Using the listing below, copy exactly the lines from the one containing "Recreate this object" to the one containing "beadwork and buttons.", both lines included, and no others.

[Start Raw records]

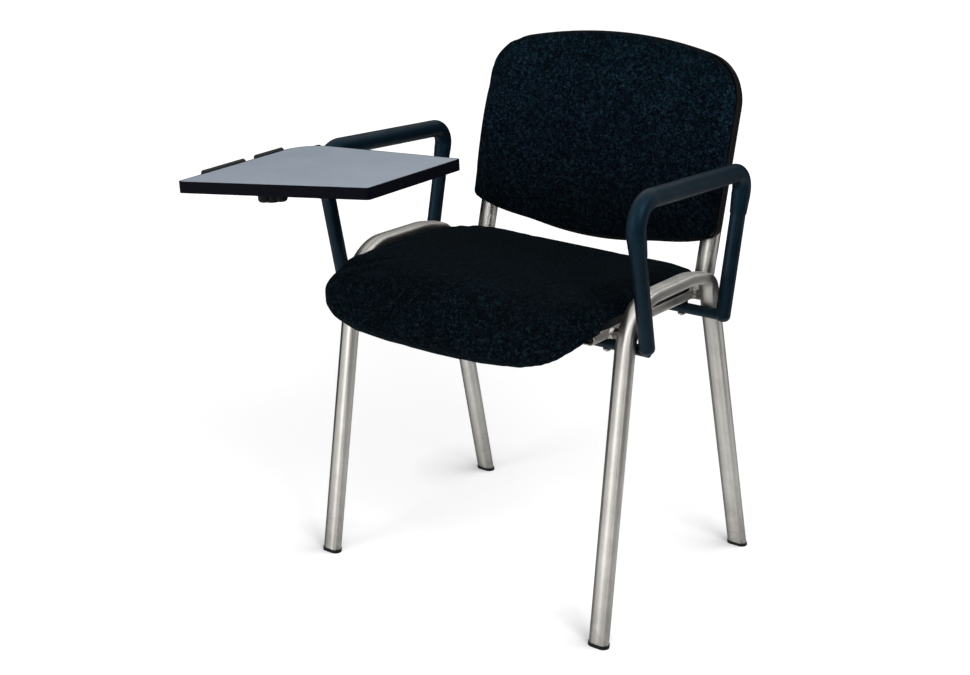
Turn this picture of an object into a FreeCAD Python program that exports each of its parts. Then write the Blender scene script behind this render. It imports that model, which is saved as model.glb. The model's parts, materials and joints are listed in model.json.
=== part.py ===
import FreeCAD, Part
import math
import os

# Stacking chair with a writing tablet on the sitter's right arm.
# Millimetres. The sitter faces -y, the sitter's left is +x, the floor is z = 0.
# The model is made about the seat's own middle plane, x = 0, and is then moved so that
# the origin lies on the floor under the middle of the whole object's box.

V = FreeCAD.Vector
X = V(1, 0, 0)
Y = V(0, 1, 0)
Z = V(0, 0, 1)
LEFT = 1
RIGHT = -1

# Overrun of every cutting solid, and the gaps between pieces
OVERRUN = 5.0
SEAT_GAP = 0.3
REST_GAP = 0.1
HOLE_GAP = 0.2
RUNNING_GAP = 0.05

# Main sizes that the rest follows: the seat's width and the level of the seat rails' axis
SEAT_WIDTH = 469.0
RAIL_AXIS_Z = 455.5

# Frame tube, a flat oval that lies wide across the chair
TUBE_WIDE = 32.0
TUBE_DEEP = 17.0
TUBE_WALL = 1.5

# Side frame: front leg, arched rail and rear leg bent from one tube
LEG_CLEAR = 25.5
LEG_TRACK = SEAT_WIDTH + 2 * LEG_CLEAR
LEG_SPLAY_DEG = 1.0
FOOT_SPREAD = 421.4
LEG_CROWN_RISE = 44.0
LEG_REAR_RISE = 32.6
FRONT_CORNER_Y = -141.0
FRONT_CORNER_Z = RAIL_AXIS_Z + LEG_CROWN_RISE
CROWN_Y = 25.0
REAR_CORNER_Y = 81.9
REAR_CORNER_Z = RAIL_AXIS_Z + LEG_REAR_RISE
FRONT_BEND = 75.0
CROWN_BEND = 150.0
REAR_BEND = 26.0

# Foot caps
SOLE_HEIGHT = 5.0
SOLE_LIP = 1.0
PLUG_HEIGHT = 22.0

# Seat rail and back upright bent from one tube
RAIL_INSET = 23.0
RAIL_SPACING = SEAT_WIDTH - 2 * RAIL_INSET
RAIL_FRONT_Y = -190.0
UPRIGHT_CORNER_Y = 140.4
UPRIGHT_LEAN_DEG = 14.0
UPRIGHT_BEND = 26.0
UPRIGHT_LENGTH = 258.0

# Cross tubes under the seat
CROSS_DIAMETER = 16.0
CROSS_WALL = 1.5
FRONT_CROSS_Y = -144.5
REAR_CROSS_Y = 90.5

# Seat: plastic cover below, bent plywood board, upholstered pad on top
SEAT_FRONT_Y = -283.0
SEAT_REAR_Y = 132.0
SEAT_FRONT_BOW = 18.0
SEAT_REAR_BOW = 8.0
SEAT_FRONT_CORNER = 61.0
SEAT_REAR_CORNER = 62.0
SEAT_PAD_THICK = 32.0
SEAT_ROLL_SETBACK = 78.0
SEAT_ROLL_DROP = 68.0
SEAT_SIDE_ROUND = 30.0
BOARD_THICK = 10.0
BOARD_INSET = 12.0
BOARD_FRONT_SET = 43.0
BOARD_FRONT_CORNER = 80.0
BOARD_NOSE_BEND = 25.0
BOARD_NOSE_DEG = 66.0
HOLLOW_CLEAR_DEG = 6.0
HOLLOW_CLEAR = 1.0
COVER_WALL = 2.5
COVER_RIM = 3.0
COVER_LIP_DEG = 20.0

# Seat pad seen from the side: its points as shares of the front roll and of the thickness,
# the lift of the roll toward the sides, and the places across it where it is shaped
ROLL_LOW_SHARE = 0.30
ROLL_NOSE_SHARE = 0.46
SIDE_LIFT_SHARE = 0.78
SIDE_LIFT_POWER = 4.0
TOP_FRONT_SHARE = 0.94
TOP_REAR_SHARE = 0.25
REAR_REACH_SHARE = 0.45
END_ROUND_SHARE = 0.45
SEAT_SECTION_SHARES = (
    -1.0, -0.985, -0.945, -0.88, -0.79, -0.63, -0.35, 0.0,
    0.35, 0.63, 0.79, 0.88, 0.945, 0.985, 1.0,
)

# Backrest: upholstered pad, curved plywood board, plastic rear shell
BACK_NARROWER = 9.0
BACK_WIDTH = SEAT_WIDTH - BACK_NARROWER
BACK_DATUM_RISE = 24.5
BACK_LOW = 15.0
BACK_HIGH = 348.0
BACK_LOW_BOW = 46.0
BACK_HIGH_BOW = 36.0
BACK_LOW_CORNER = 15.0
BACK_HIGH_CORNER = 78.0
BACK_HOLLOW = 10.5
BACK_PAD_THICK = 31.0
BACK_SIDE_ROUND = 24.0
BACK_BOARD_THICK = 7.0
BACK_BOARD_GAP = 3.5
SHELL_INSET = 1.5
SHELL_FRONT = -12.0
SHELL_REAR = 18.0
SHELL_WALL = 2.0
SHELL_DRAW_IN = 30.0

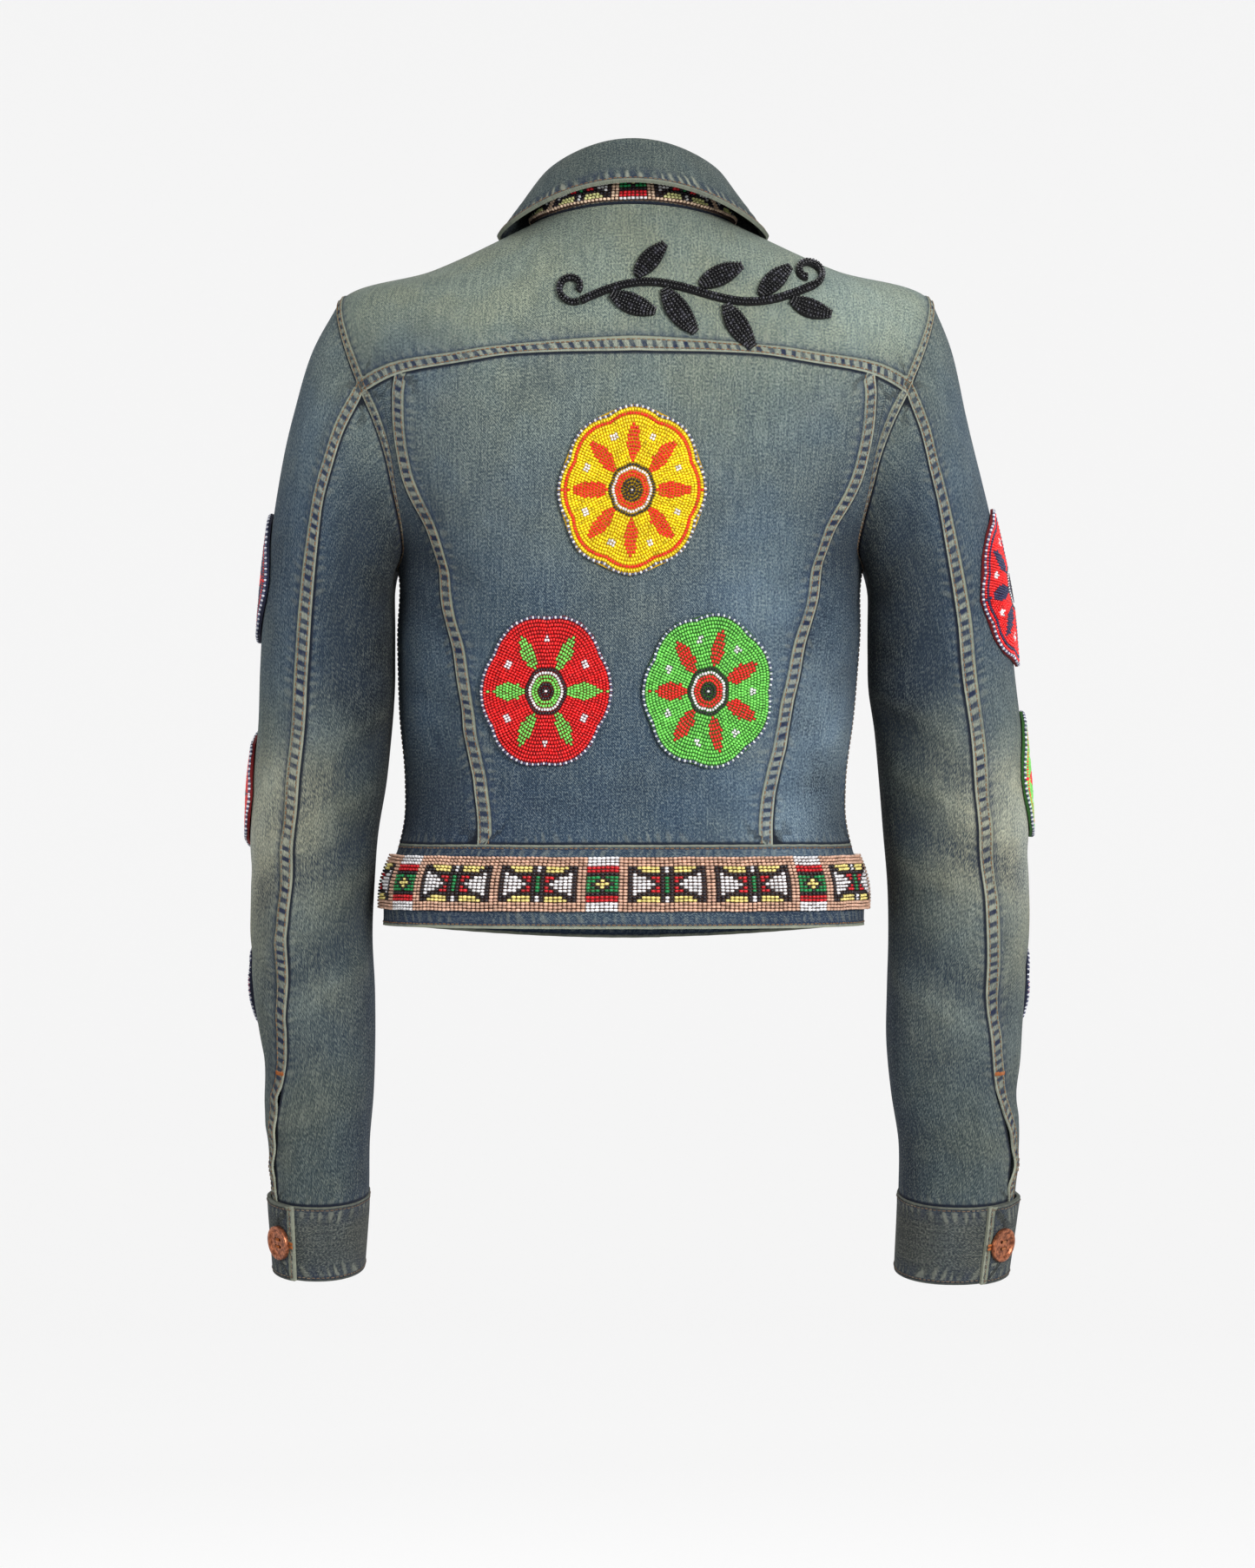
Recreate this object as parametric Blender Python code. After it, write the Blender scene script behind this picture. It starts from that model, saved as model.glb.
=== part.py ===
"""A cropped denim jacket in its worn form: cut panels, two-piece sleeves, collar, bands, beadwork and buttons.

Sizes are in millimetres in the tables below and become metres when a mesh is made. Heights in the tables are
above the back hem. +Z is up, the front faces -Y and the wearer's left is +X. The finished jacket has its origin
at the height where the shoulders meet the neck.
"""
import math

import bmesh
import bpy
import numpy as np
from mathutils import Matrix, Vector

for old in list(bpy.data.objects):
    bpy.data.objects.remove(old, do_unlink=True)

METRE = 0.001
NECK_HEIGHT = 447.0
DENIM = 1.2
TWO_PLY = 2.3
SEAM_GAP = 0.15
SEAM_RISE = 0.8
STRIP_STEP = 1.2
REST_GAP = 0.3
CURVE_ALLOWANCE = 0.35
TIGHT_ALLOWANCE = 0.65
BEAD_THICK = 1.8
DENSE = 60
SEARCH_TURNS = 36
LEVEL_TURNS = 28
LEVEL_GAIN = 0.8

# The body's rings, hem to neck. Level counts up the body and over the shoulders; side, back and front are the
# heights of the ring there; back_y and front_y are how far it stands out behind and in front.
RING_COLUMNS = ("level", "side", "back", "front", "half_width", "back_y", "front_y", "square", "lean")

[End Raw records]

* **Result**
Recreate this object as parametric Blender Python code. After it, write the Blender scene script behind this picture. It starts from that model, saved as model.glb.
=== part.py ===
"""A cropped denim jacket in its worn form: cut panels, two-piece sleeves, collar, bands, beadwork and buttons.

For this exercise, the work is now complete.